The New Zealand Railways Magazine, Volume 2, Issue 8 (December 1, 1927)
The “Rocket” Wins
The “Rocket” Wins.
The field was thus left to Stephenson's “Rocket,” which passed all the tests satisfactorily, reaching a maximum speed of 24 miles and an average speed of 13½ miles an hour. Whatever doubts remained as to the superiority of steam over horse haulage, they were finally dispelled by the performance of the “Rocket” on that occasion.
Thus in spite of every conceivable difficulty and obstruction, we find Britain's first two railways-Stockton and Darlington, and Liverpool and Manchester-successfully established, the pioneers, small as they were, of the vast system which to-day spreads its tentacles of steel over the whole of Great Britain, with a total mileage more than equal to two circuits of the equator, and a capital exceeding a thousand million pounds.

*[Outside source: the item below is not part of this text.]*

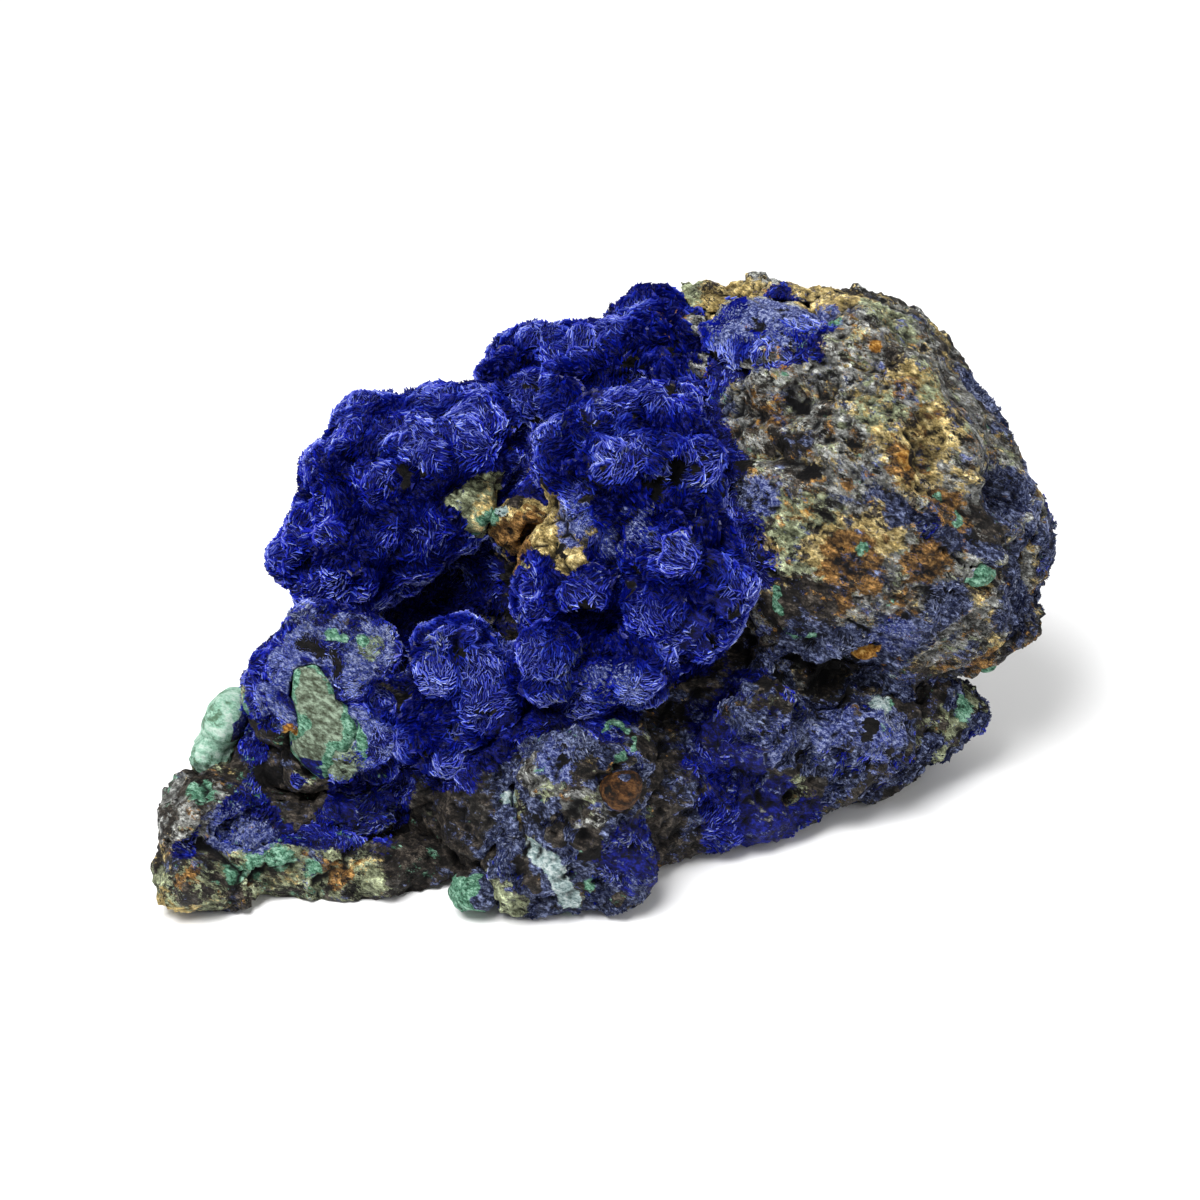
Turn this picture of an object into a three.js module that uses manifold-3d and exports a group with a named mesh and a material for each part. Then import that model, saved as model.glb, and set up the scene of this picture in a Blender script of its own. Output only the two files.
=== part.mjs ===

Quick on the heels of these modest pioneers came a third railway linking Birmingham with London, opened in 1834, with curiously, a thirty mile gap which had to be covered by coaches until, four years later, Kilsby tunnel made the way clear for an unbroken line. Then followed a fourth line connecting Birmingham with Liverpool and Manchester; and the great and revolutionary era of the railway was now well started on its triumphant way.